Initially, he got puzzled looks after urging participants “not to talk about futures”—isn’t this about the future, Gabriel?—“because no one knows the future, and talking about it just becomes a fear hole.” Instead, he advised them to talk about their own individual experiences.
They did. The assemblies produced a report listing “Hollywood’s 8 Rules for AI,” to frame solutions to the problems AI poses for those who work in film, television, and new media. The eight rules influenced legislation passed last fall by the California legislature.
Kahan’s approach was similar during four creative assemblies he held on early childhood development, with UCLA’s Center for Healthier Children, Families and Communities, in late 2024 in the city of Pomona.
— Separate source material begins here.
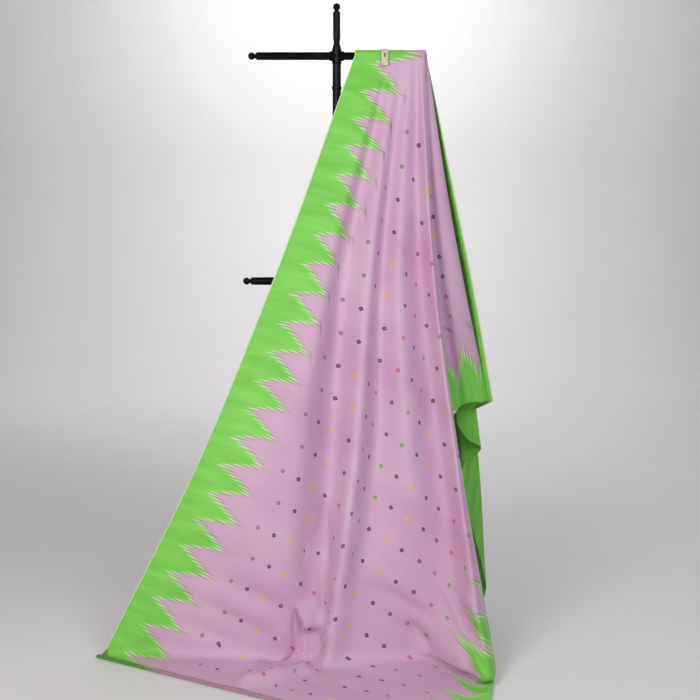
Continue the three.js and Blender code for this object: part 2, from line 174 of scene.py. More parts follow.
# Angles in degrees; distances in mm from the point, carried back to the arm from the four heights
FLAT_PLACES = [
    FlatPlace("left selvedge", (0, 0, 0, 0, 0), (178, 213, 229, 274), 1988),
    FlatPlace("border", (15.1, 7.2, 6, 6.3, 7.5), (180, 207, 237, 243), 1988),
    FlatPlace("seam ridge", (29.3, 16, 12.4, 13.1, 15.6), (195, 211, 226, 226), 1988),
    FlatPlace("first valley", (34.3, 21, 17.7, 18.2, 19), (204, 215, 219, 191), 1988),
    FlatPlace("first ridge", (37.5, 27, 22.3, 21.2, 23.4), (211, 214, 220, 216), 1988),
    FlatPlace("second valley", (43.4, 33.5, 27.3, 26.3, 24.9), (228, 214, 216, 212), 1988),
    FlatPlace("second ridge", (47.4, 38, 30.4, 30.7, 30.9), (242, 216, 218, 213), 1988),
    FlatPlace("third valley", (50.8, 44.6, 37.5, 36.4, 34.6), (257, 225, 225, 182), 1988),
    FlatPlace("third ridge", (52.6, 47.2, 40.9, 38.7, 37.4), (265, 227, 231, 181), 1988),
    FlatPlace("floor corner", (53.9, 48, 41.7, 39.5, 38.4), (272, 230, 231, 182), 1988),
    FlatPlace("tucked edge", (54.7, 50, 44.5, 42.5, 41.5), (276, 232, 224, 190), 2020),
    FlatPlace("tucked wall", (66, 56, 52, 51, 51), (226, 224, 218, 200), 2080),
    FlatPlace("tucked valley", (72, 66, 64, 64, 64), (216, 215, 210, 206), 2150),
    straight("strip root", 83.5, 216, 2221),
    straight("strip left", 86, 216, 2221),
    straight("strip crown", 88, 216, 2221),
    straight("strip right", 91, 216, 2221),
    straight("strip back", 93, 216, 2221),
    straight("curl", 97, 230, 2226),
    straight("lobe", 102, 240, 2226),
    straight("lobe edge", 106, 260, 2226),
    straight("lobe back", 112, 290, 2226),
    straight("back edge", 120, 330, 2226),
    straight("back ridge", 132, 368, 2226),
    straight("back turn", 146, 368, 2226),
    straight("back return", 158, 368, 2226),
    straight("back crest", 168, 368, 2226),
    straight("line root", 175, 368, 2226),
    straight("right selvedge", 180, 368, 2226),
]


class Crease(NamedTuple):
    """One crease pressed into the cloth, as a line on its front, or on the floor seen from above."""

    name: str
    start: tuple
    end: tuple
    width: float
    rise: float
    sharp: float


# Creases in mm: x and z of both ends, the half width, and the rise towards the front (minus goes in)
# sharp is 0 for a soft round crease and 1 for a pressed edge
CREASES = [
    Crease("valley bottom", (-34, 400), (-28, 150), 30, -34, 1.0),
    Crease("valley left side", (-84, 360), (-80, 170), 30, -12, 0.3),
    Crease("ridge edge", (-14, 392), (-10, 190), 12, 13, 0.7),
    Crease("ridge jog", (-34, 186), (-18, 208), 9, 8, 0.9),
    Crease("corner fold", (296, 207), (371, 43), 12, 15, 0.7),
    Crease("corner fold shade", (318, 196), (392, 60), 13, -17, 0.6),
    Crease("corner fold light", (345, 200), (410, 90), 14, 15, 0.6),
    Crease("corner low crease", (107, 199), (262, 119), 20, -13, 0.5),
    Crease("corner triangle", (204, 96), (276, 22), 20, -22, 0.6),
    Crease("low ripple one", (-330, 300), (-150, 236), 24, -5, 0.2),
    Crease("low ripple two", (-360, 226), (-140, 140), 24, -7, 0.2),
    Crease("low ripple three", (-420, 168), (-190, 76), 22, -7, 0.2),
    Crease("low ripple four", (-470, 106), (-260, 36), 20, -6, 0.2),
]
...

Mayor Tim Sandoval said the sessions, which included one Spanish-language assembly, and brought together a diverse group of residents, city, and school officials, changed civic engagement in Pomona. “We need to be asking the questions of citizens more,” he told me. He also credited the assemblies for surfacing ideas, including handing out care packages for newborns, with diapers and a thermometer. The assemblies also revealed deep concern about open sex-trafficking along Holt Avenue, prompting more enforcement there.
At the final convening, participants from the four different assemblies came together to compare sculptures. They tried to identify a concept that would guide future action and collaborations. Caring? Vulnerability? “Honesty,” suggested Kahan.
“If we’re not who we are,” he said, “the information that we’re sharing isn’t really ours.”